Артём вышел из палатки в мартовский холод. Солнце, бледное и бессильное, пыталось пробиться сквозь дым пожарищ. Он глубоко вдохнул, ощущая невероятную ценность этого глотка свободного, пусть и едкого, воздуха. Последние глотки. Скоро – только сталь, темнота и запах газа. Он был "кротом" теперь. Добровольцем в стальное чрево ада. Приказ прозвучал не как боевая задача, а как отсроченный смертный приговор. И он сам подписал ему смертный приговор. Ради шанса вырваться из тупика горящего города.
"Особый Отряд" и Реакция
Палатка медпункта снова наполнилась. На этот раз в ней стояло семеро человек. Семеро, прошедших тот же ледяной допрос, что и Волков. Семеро, кто сказал "согласен" на немыслимое. Они теснились среди коек и ящиков, избегая взглядов друг друга. Воздух гудел от немого напряжения, смешанного с запахом пота, пыли и лекарств. Это были не герои с плакатов. Это были изможденные, с серыми от усталости лицами, с потухшими или, наоборот, лихорадочно горящими глазами бойцы. Разведчики, пехотинцы, сапер, связист, даже один фельдшер – все со шрамами, видимыми и невидимыми, от этого ада под названием Суджа.
И над ними, как мрачный монумент, возвышался майор Хасавов. Он стоял у стола, его бесстрастное лицо казалось высеченным из того же камня, что и руины города снаружи. Лишь глубокие тени под глазами и едва заметная дрожь в сведенных за спиной руках выдавали чудовищную тяжесть, которую он взвалил на себя.

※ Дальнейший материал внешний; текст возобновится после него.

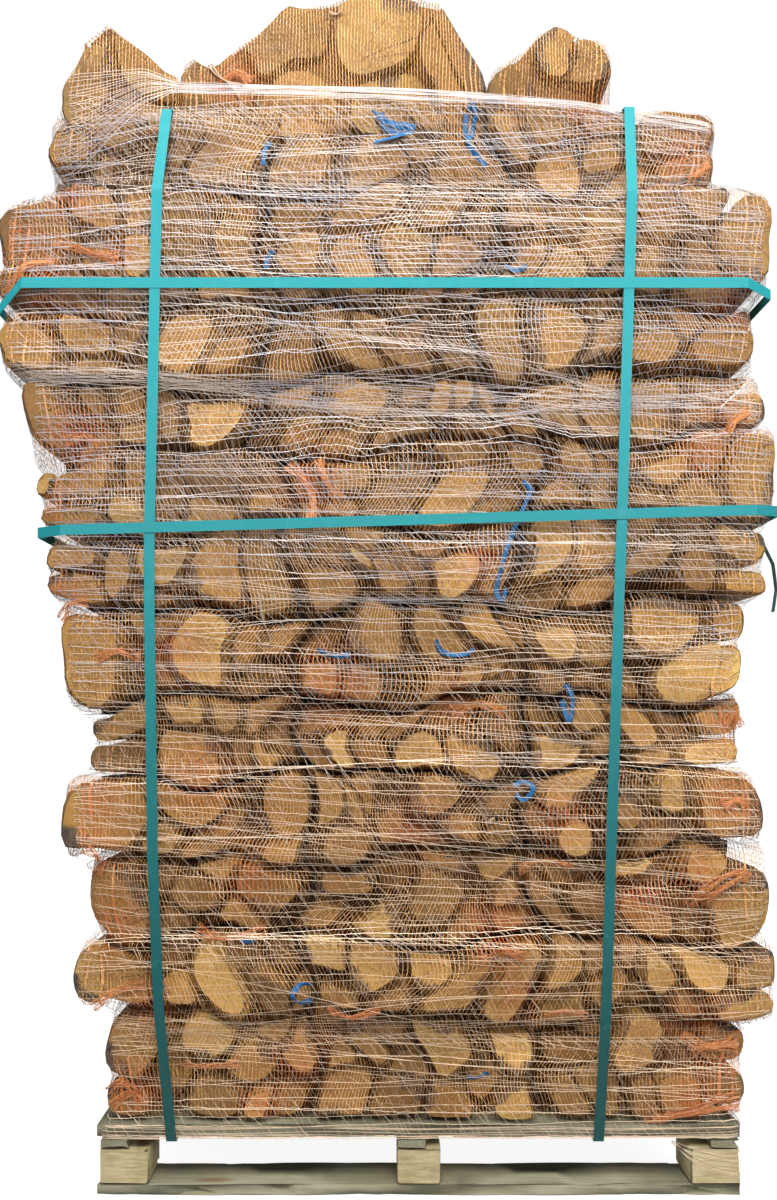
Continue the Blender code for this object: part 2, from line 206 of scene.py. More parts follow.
@dataclass(frozen=True)
class SplitWood:
    """Split logs: pale cut ends with rings and cracks, fibrous flanks, and dark bark."""

    name: str = "split_wood"
    ring_width: float = 0.0030
    olive: tuple[tuple[float, Colour], ...] = (
        (0.00, (0.010, 0.006, 0.003)),
        (0.18, (0.060, 0.034, 0.012)),
        (0.50, (0.190, 0.112, 0.032)),
        (0.80, (0.345, 0.214, 0.057)),
        (1.00, (0.640, 0.430, 0.140)),
    )
    golden: tuple[tuple[float, Colour], ...] = (
        (0.00, (0.010, 0.006, 0.003)),
        (0.18, (0.080, 0.032, 0.008)),
        (0.50, (0.270, 0.120, 0.024)),
        (0.80, (0.470, 0.236, 0.044)),
        (1.00, (0.730, 0.465, 0.125)),
    )
    bark_dark: Colour = (0.030, 0.019, 0.013)
    bark_light: Colour = (0.130, 0.085, 0.052)
    # painted light and shade: the tone rises towards the foot, and falls at the top, the top left and the low
    # right
    foot_light: float = 0.07
    top_shade: float = 0.05
    top_left_shade: float = 0.13
    low_right_shade: float = 0.16

    def build(self) -> bpy.types.Material:
        """Make the material: rings follow the distance from the pith, kept as an attribute.

        Painted light and shade: the tone rises towards the foot. It falls at the top, more so at the
        left, and at the low right.

        Returns:
            The material.
        """
        graph = Graph(self.name)
        place = graph.place()
        heart = graph.attribute("heart", "Vector")
        tone = graph.attribute("tone")
        bark = graph.attribute("bark")
        cut = graph.attribute("cut")
        hue = graph.attribute("hue")
        blotch = graph.noise(place, 42.0, 4.0, 0.65)
        fine = graph.noise(place, 240.0, 3.0, 0.7)
        radius = graph.node("ShaderNodeVectorMath", {"operation": "LENGTH"}, {0: heart}, output="Value")
        turns = (radius + blotch * 0.006) * (2 * math.pi / self.ring_width)
        rings = graph.math("SINE", turns) * 0.5 + 0.5
        aim = graph.node("ShaderNodeVectorMath", {"operation": "NORMALIZE"}, {0: heart})
        crack = graph.band(graph.noise(graph.stretch(aim, (9.0, 9.0, 9.0)), 1.0, 3.0, 0.7), 0.60, 0.70)
        crack = crack * graph.band(radius, 0.004, 0.016)
        shade = tone + (blotch - 0.5) * 0.50 + (fine - 0.5) * 0.40
        across, _, height = graph.parts(place)
        # painted light: the tone rises towards the foot
        shade = shade + graph.band(height, 1.3, 0.1) * self.foot_light
        # painted shade: darker over the top rows, more so at the left, and at the low right
        upper = graph.band(height, 1.34, 1.50)
        shade = shade - upper * self.top_shade
        shade = shade - upper * graph.band(across, -0.10, -0.42) * self.top_left_shade
        low_right = graph.band(height, 0.27, 0.16) * graph.band(across, 0.10, 0.35)
        shade = shade - low_right * self.low_right_shade
        # golden hue: random per log, plus painted warm light rising towards the foot
        gold = hue * 0.8 + graph.band(height, 1.2, 0.3) * 0.2
        wood = graph.mix(gold, graph.ramp(shade, self.olive), graph.ramp(shade, self.golden))
        ends = graph.mix(rings * 0.30, wood, (0.16, 0.085, 0.030))
        ends = graph.mix(graph.band(radius, 0.05, 0.0) * 0.30, ends, (0.24, 0.11, 0.035))
        ends = graph.mix(crack * 0.70, ends, (0.05, 0.025, 0.012))
        fibre = graph.noise(graph.stretch(place, (160.0, 7.0, 160.0)), 1.0, 4.0, 0.65)
        flank = graph.mix(graph.band(fibre, 0.25, 0.70) * 0.85, wood, (0.17, 0.080, 0.026))
        furrow = graph.noise(graph.stretch(place, (60.0, 14.0, 60.0)), 1.0, 5.0, 0.7)
        skin = graph.mix(graph.band(furrow, 0.35, 0.70), self.bark_dark, self.bark_light)
        colour = graph.mix(cut, flank, ends)
        colour = graph.mix(graph.band(bark + (furrow - 0.5) * 0.3, 0.35, 0.60), colour, skin)
        # painted shade: a tone near 0, given to the sacks' inside box, turns near black
        colour = graph.mix(graph.band(tone, 0.0, 0.10), (0.012, 0.008, 0.006), colour)
        graph.dress(Base_Color=colour, Roughness=0.72 + fine * 0.22)
        relief = fibre * (1 - cut) + crack * -0.8 * cut + (fine + blotch) * 0.6 + furrow * bark
        graph.bump(relief, 0.0024, 0.9)
        return graph.material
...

– Смирно, – его голос, тихий, но режущий, как лезвие, заставил всех вытянуться, хотя это было скорее рефлексом, чем осознанным действием. – Вы – группа "Кроты". Я – ваш командир на время выполнения задачи. Майор Хасавов. Забудьте звания друг друга. Сейчас они не важны. Важны только ваши позывные, навыки и способность не сдохнуть в ближайшие сутки.

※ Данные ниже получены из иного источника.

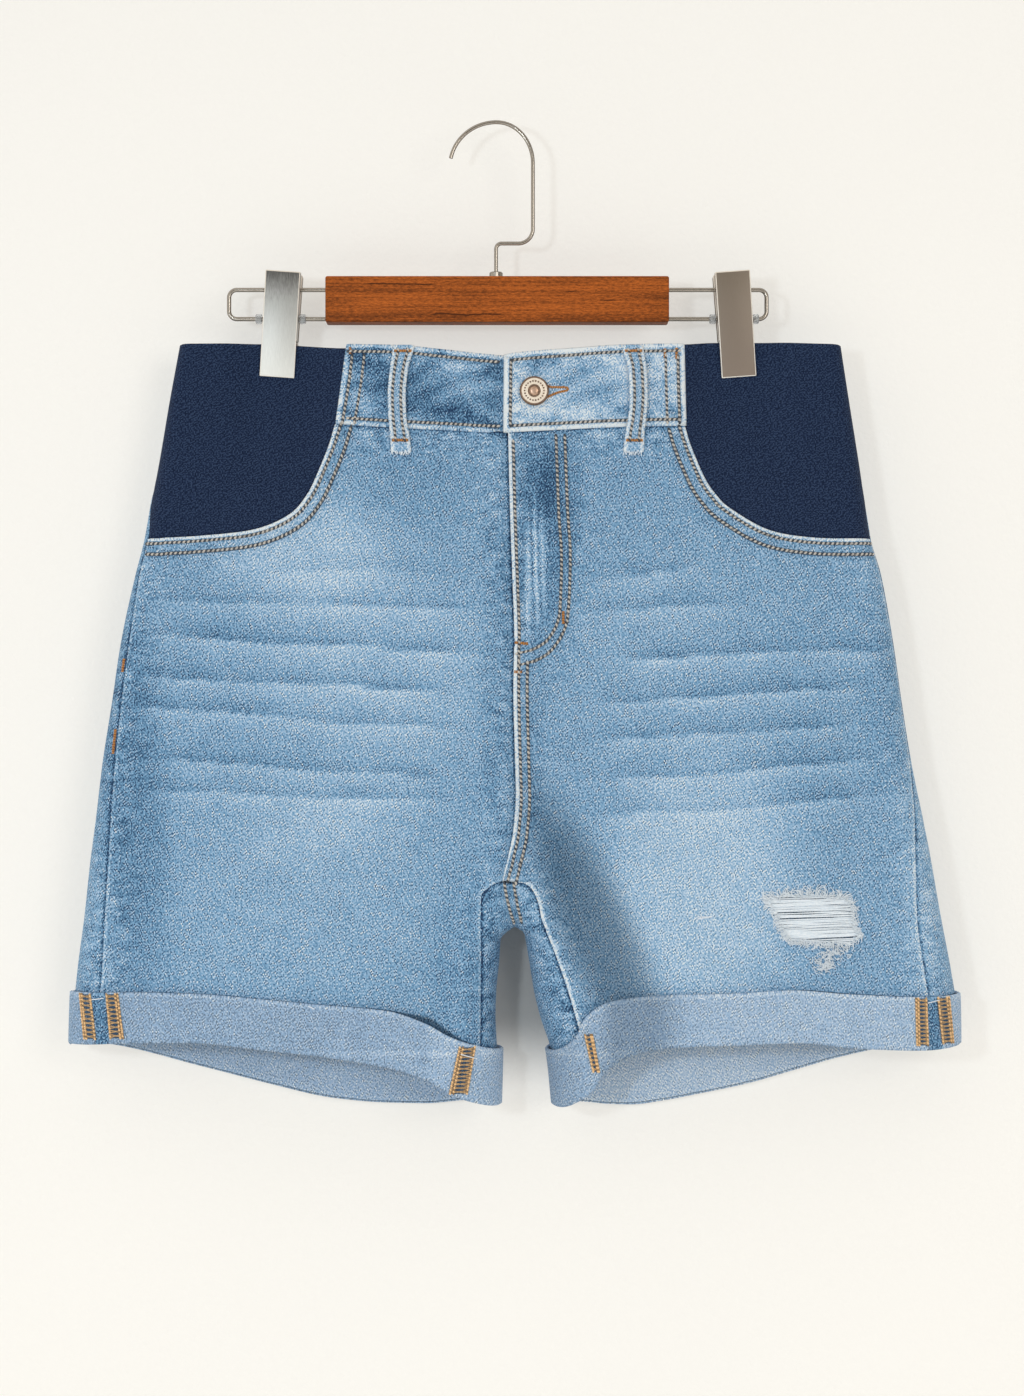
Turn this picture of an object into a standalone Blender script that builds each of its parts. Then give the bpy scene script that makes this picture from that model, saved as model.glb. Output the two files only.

Он медленно обвел взглядом каждого. Его взгляд был как рентген – холодный, проникающий, лишенный жалости, но и без презрения. Он видел их страх. Он его требовал. Без страха не было бы воли его преодолеть.

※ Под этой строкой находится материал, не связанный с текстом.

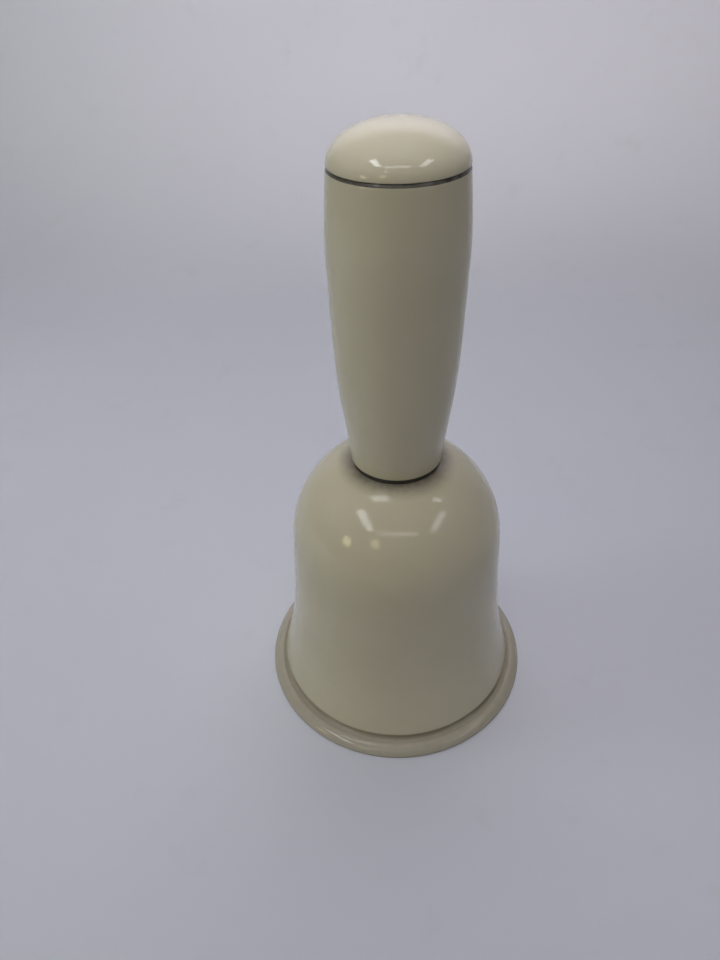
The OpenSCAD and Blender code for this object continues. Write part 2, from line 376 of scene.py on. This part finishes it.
# ---------------------------------------------------------------- bell body
drop = BELL_H - FLARE_Z
crown_r = 9.8
shoulder = [(0, 0), (0.28, 0.03), (0.535, 0.082), (0.74, 0.15), (0.9, 0.24), (0.97, 0.355), (1, 0.485)]
flare = [(0.14, 0.636), (0.42, 0.808), (1, 1)]
ctrl = [(crown_r + s * (WAIST_R - crown_r), BELL_H - g * drop) for s, g in shoulder]
ctrl += [(WAIST_R + s * (FLARE_R - WAIST_R), BELL_H - g * drop) for s, g in flare]
body_out = spline(ctrl, 12)
body_in = [p for p in beside(body_out, WALL) if p[1] < CROWN_Z - 0.4 and p[1] > FLARE_Z]
lip = spline([(FLARE_R + 0.02, FLARE_Z - 0.15), (FLARE_R - 0.2, FLARE_Z - 0.45), (FLARE_R - 0.7, FLARE_Z - 1.1),
              (FLARE_R - 0.8, 2.6), (FLARE_R - 0.4, 2.0), (FLARE_R + 0.3, 1.85), (LIP_R - 2.7, 2.15),
              (LIP_R - 1.9, 2.2), (LIP_R - 1, 1.8), (LIP_R - 0.3, 1.1), (LIP_R, 0.5), (LIP_R - 0.1, 0.14),
              (LIP_R - 0.6, 0)], 5)
lip = [(min(r, LIP_R), max(z, 0)) for r, z in lip]
crown_in = spline([(HOLE_R + 0.3, CROWN_Z), (body_in[0][0] - 4.5, CROWN_Z), (body_in[0][0] - 1.5, CROWN_Z - 0.05),
                   body_in[0]], 6)
body_loop = (rounded((HOLE_R, BELL_H), (HOLE_R, CROWN_Z), (9, BELL_H), 0.25) + [(crown_r - 1.6, BELL_H)]
             + body_out + lip
             + [(FLARE_R - 1.2, 0), (FLARE_R - 1.5, 0.12), (FLARE_R - 1.7, 0.5)]
             + body_in[::-1] + crown_in[::-1][1:]
             + [(HOLE_R, CROWN_Z + 0.3)])
bell = lathe("porcelain_bell_body", body_loop, CREAM_FOOT_SHADED, "bell", seg=288, wobble=0.05)
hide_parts("bell_body")

# ---------------------------------------------------------------- handle barrel
swell = [(0.02, 0.02), (0.12, 0.23), (0.28, 0.62), (0.46, 0.855), (0.64, 0.96), (0.82, 1)]
side = spline([(FOOT_R + s * (BELLY_R - FOOT_R), FOOT_Z + g * BARREL_LEN) for g, s in swell]
              + [(RIM_R + 0.38, FOOT_Z + 0.93 * BARREL_LEN), (RIM_R + 0.05, RIM_Z - 0.3)], 10)
side += [(RIM_R + 0.03, RIM_Z - 0.16), (RIM_R + 0.015, RIM_Z - 0.08), (RIM_R + 0.008, RIM_Z - 0.04)]
barrel_out = (rounded((FOOT_R, FOOT_Z), (0, FOOT_Z), (FOOT_R, RIM_Z), 0.4, 8)
              + side + rounded((RIM_R, RIM_Z), side[-1], (5, RIM_Z), 0.03, 3))
barrel_in = spline([(FOOT_R - 4.4, FLOOR_Z), (FOOT_R - 2.9, FLOOR_Z + 0.8), (FOOT_R - 2, FLOOR_Z + 5),
                    (BELLY_R - 3.6, FOOT_Z + 0.3 * BARREL_LEN), (BELLY_R - 2.9, FOOT_Z + 0.5 * BARREL_LEN),
                    (BELLY_R - 2.7, FOOT_Z + 0.8 * BARREL_LEN), (RIM_R - 2.5, RIM_Z - 4), (RIM_R - 2.5, RIM_Z - 0.2)], 6)
barrel_loop = ([(HOLE_R, FOOT_Z)] + barrel_out + [(RIM_R - 2.3, RIM_Z)] + barrel_in[::-1] + [(HOLE_R, FLOOR_Z)])
barrel = lathe("porcelain_handle_barrel", barrel_loop, CREAM, "bell", seg=224, wobble=0.035)
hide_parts("handle_barrel")

# ---------------------------------------------------------------- domed cap
bulge = 2.1
dome = [((RIM_R - 0.02) * math.cos(a) ** (2 / bulge), LINE_Z + DOME_H * math.sin(a) ** (2 / bulge))
        for a in (math.radians(v) for v in np.arange(7, 90, 1.5))]
dome = [p for p in dome if p[1] > CAP_Z + 0.55]
hollow = [(6.4 * math.cos(a), CAP_Z + (DOME_H - 3) * math.sin(a)) for a in (math.radians(v) for v in range(0, 90, 5))]
cap_loop = ([(6.4, RIM_Z - 4), (SPIGOT_R, RIM_Z - 4), (SPIGOT_R, CAP_Z)]
            + rounded((RIM_R - 0.02, CAP_Z), (5, CAP_Z), dome[0], 0.75, 10)
            + dome + [(0, LINE_Z + DOME_H), (0, CAP_Z + DOME_H - 3)] + hollow[::-1])
cap_loop = soften(cap_loop, {0: 0.4, 1: 0.4})
cap = lathe("porcelain_handle_cap", cap_loop, CREAM, "bell", seg=224, wobble=0.0)
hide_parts("handle_cap")

# ---------------------------------------------------------------- seam and gasket
seam_loop = ([(SPIGOT_R + 0.1, RIM_Z), (RIM_R - 0.6, RIM_Z)]
             + spline([(RIM_R - 0.03, RIM_Z), (RIM_R - 0.12, RIM_Z + 0.2), (RIM_R - 0.4, CAP_Z)], 4)
             + [(SPIGOT_R + 0.1, CAP_Z)])
seam = lathe("dark_cap_seam", seam_loop, SEAM, "bell", seg=224)
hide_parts("cap_seam")
g_r = FOOT_R - 0.3
gasket_loop = ([(HOLE_R + 0.2, BELL_H), (g_r - 0.2, BELL_H)]
               + spline([(g_r - 0.1, BELL_H), (g_r, BELL_H + 0.55), (g_r - 0.1, FOOT_Z)], 4) + [(HOLE_R + 0.2, FOOT_Z)])
gasket = lathe("dark_neck_gasket", gasket_loop, GASKET, "bell", seg=160)
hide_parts("neck_gasket")


# ---------------------------------------------------------------- carried-over CAD nodes
def dress(node, mat):
    for o in bpy.data.objects:
        if o.get("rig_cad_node") == node:
            o.data.materials.clear()
            o.data.materials.append(mat)
            return o


for n, m in (("tie_stud", STEEL), ("barrel_pad", FIBRE), ("barrel_washer", STEEL), ("barrel_nut", BRASS_TURNED),
             ("crown_pad", FIBRE), ("crown_washer", BRASS_TURNED), ("hanger_nut", BRASS_TURNED),
             ("swivel_eye", BRASS), ("clapper_wire", BRASS), ("clapper_ball", BEAD), ("ball_collar", BRASS),
             ("ball_washer", BRASS_TURNED)):
    dress(n, m)


# ---------------------------------------------------------------- table, backdrop and light
def stage_mat():
    t = Tree("pale_table")
    big = t.noise(5, 3, 0.5)
    fine = t.noise(55, 4, 0.6)
    col = t.ramp(big, [(0.3, (0.81, 0.82, 0.865)), (0.7, (0.85, 0.86, 0.90))])
    col = t.mix(t.remap(fine, 0.60, 0.78, 0.0, 0.35), col, (0.75, 0.75, 0.775))
    t.link(col, t.bsdf.inputs["Base Color"])
    t.link(t.remap(fine, 0.3, 0.7, 0.5, 0.62), t.bsdf.inputs["Roughness"])
    t.link(t.bump(t.noise(400, 3, 0.6), 0.05, 0.0002), t.bsdf.inputs["Normal"])
    t.set(Specular_IOR_Level=0.25)
    return t.mat


def sweep(name, mat, y_wall, radius, half_w, front, top):
    """A floor that curves up into a wall behind the object."""
    path = [(front, 0.0), (-0.4, 0.0), (0.0, 0.0), (y_wall - radius, 0.0)]
    path += [(y_wall - radius + radius * math.sin(a), radius - radius * math.cos(a))
             for a in np.linspace(0.1, math.pi / 2, 20)]
    path += [(y_wall, top)]
    bm = bmesh.new()
    rows = [[bm.verts.new((x, y, z)) for x in np.linspace(-half_w, half_w, 9)] for y, z in path]
    for a, b in zip(rows[:-1], rows[1:]):
        for j in range(8):
            bm.faces.new((a[j], a[j + 1], b[j + 1], b[j]))
    mesh = bpy.data.meshes.new(name)
    bm.to_mesh(mesh)
    bm.free()
    for p in mesh.polygons:
        p.use_smooth = True
    mesh.materials.append(mat)
    ob = bpy.data.objects.new(name, mesh)
    scene.collection.objects.link(ob)
    return ob


sweep("table_sweep", stage_mat(), 0.36, 0.12, 1.4, -1.2, 1.2)


def area(name, loc, aim, sx, sy, watts, colour=(1, 1, 1), spread=math.pi):
    d = bpy.data.lights.new(name, "AREA")
    d.shape = "RECTANGLE"
    d.size, d.size_y, d.energy, d.color = sx, sy, watts, colour
    d.spread = spread
    o = bpy.data.objects.new(name, d)
    o.location = loc
    o.rotation_euler = (Vector(aim) - Vector(loc)).to_track_quat("-Z", "Y").to_euler()
    o.visible_camera = False
    scene.collection.objects.link(o)
    return o


def only_on(lights, pieces):
    """These lights fall on these pieces only."""
    group = bpy.data.collections.new(lights[0].name + "_receivers")
    for p in pieces:
        group.objects.link(p)
    for o in lights:
        o.light_linking.receiver_collection = group


def bars(tag, H, x0, x1, y0, y1, sides, far, gain=1.0):
    """A rectangular frame of strip lights over the table, towards the viewer: the glaze mirrors it."""
    cool = (0.97, 0.98, 1.0)
    made = []
    for name, x, y, sx, sy, radiance in (
        ("far_left", (3 * x0 + x1) / 4 + 0.015, y1, (x1 - x0) * 0.13, sides * 0.6, far),
        ("far_right", (x0 + 3 * x1) / 4 + 0.02, y1, (x1 - x0) * 0.16, sides * 0.5, far * 0.8),
        ("near", (x0 + x1) / 2 - 0.09 * (x1 - x0), y0, (x1 - x0) * 0.6, sides * 0.8, 1.8),
        ("left", x0, (0.42 * y1 + 0.58 * y0), sides, (y1 - y0) * 0.6, 4.5),
        ("right", x1, (0.42 * y1 + 0.58 * y0), sides * 1.15, (y1 - y0) * 0.66, 2.8),
    ):
        if radiance:
            made.append(area("bar_%s_%s" % (tag, name), (x, y, H), (x, y, 0), sx, sy, gain * radiance * math.pi * sx * sy, cool))
    return made


only_on(bars("body", 0.40, -0.28, 0.43, -0.465, -0.02, 0.095, 3.6), [bell, barrel, gasket])
only_on(bars("cap", 0.40, -0.165, 0.22, -0.25, -0.01, 0.060, 0.0, 1.8), [cap, seam])

# Broad soft lights, kept out of the mirror image so that the glaze shows the thin lights only.
for name, loc, aim, sx, sy, w, colour in (
    ("soft_top", (0, -0.15, 0.9), (0, -0.15, 0), 0.30, 0.30, 1.38, (1.0, 0.98, 1.0)),
    ("soft_near_top", (0, 0, 0.27), (0, 0, 0), 0.10, 0.10, 0.10, (0.72, 0.75, 1.0)),
    ("soft_left", (-0.45, 0, 0.22), (0, 0, 0.07), 0.2, 0.2, 0.37, (0.84, 0.95, 1.0)),
    ("soft_right", (0.5, 0, 0.2), (0, 0, 0.07), 0.3, 0.3, 0.07, (0.78, 0.82, 1.0)),
    ("soft_wall", (0.05, 0.05, 0.55), (0.05, 0.40, 0.33), 0.6, 0.1, 0.80, (1.0, 0.92, 0.95)),
):
    lamp = area(name, loc, aim, sx, sy, w, colour)
    lamp.visible_glossy = False
    if name == "soft_wall":
        lamp.data.spread = math.radians(80)


def warm_spot(name, place, aim, size, radiance):
    return area(name, place, aim, size, size, radiance * math.pi * size * size, (1.0, 0.85, 0.50))


warm_spot("warm_a", (-0.189, -0.438, 0.263), (-0.004, -0.020, 0.060), 0.075, 3.0)
warm_spot("warm_b", (-0.411, -0.293, 0.177), (-0.010, -0.018, 0.059), 0.075, 4.5)
only_on([warm_spot("warm_c", (-0.163, -0.409, 0.387), (-0.002, -0.0115, 0.130), 0.035, 3.5)], [cap])

# The room: a dim even glow, with more or less light from each side.
ROOM = {"all": (0.02, 0.02, 0.02), "right": (0, 0, 0), "left": (0, 0, 0), "back": (0, 0, 0), "front": (0, 0, 0),
        "above": (0, 0, 0)}
world = bpy.data.worlds.new("soft_room")
scene.world = world
world.use_nodes = True
nt = world.node_tree
nt.nodes.clear()
wout = nt.nodes.new("ShaderNodeOutputWorld")
bg = nt.nodes.new("ShaderNodeBackground")
tc = nt.nodes.new("ShaderNodeTexCoord")
sep = nt.nodes.new("ShaderNodeSeparateXYZ")
nt.links.new(tc.outputs["Generated"], sep.inputs[0])
total = None
for key, colour in ROOM.items():
    v = nt.nodes.new("ShaderNodeVectorMath")
    v.operation = "MULTIPLY_ADD"
    v.name = "room_" + key
    v.inputs[1].default_value = colour
    if key == "all":
        v.inputs[0].default_value = (1, 1, 1)
    else:
        which, sign = {"right": (0, 1), "left": (0, -1), "back": (1, 1), "front": (1, -1), "above": (2, 1)}[key]
        m = nt.nodes.new("ShaderNodeMath")
        m.operation = "MULTIPLY"
        m.use_clamp = True
        m.inputs[1].default_value = sign
        nt.links.new(sep.outputs[which], m.inputs[0])
        nt.links.new(m.outputs[0], v.inputs[0])
    if total is None:
        v.inputs[2].default_value = (0, 0, 0)
    else:
        nt.links.new(total, v.inputs[2])
    total = v.outputs[0]
nt.links.new(total, bg.inputs["Color"])
nt.links.new(bg.outputs[0], wout.inputs["Surface"])

# ---------------------------------------------------------------- camera
cam_data = bpy.data.cameras.new("camera")
cam_data.sensor_width = 36
cam_data.lens = 26.0
cam_data.clip_start, cam_data.clip_end = 0.005, 20
cam = bpy.data.objects.new("camera", cam_data)
cam.location = (-0.0003, -0.1228, 0.1610)
cam.rotation_euler = Euler((math.radians(50.75), math.radians(1.62), math.radians(2.40)), "XYZ")
scene.collection.objects.link(cam)
scene.camera = cam
scene.view_settings.view_transform = "Standard"
scene.view_settings.look = "None"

– Вы уже знаете основу, – продолжил Хасавов. – Но знание и осознание – разные вещи. Повторю для ясности. Задача: Проникнуть в тыл противника на территории завода "Красный Молот". Способ проникновения: Магистральный газопровод диаметром восемьсот миллиметров. Длина участка: Пятнадцать километров. Ориентировочное время в пути: От двенадцати до двадцати часов. Может быть больше. Может быть… никогда.
Он сделал паузу, давая цифрам осесть в сознании. Пятнадцать километров. Двенадцать часов. Восемьсот миллиметров. Цифры обретали жуткую физичность.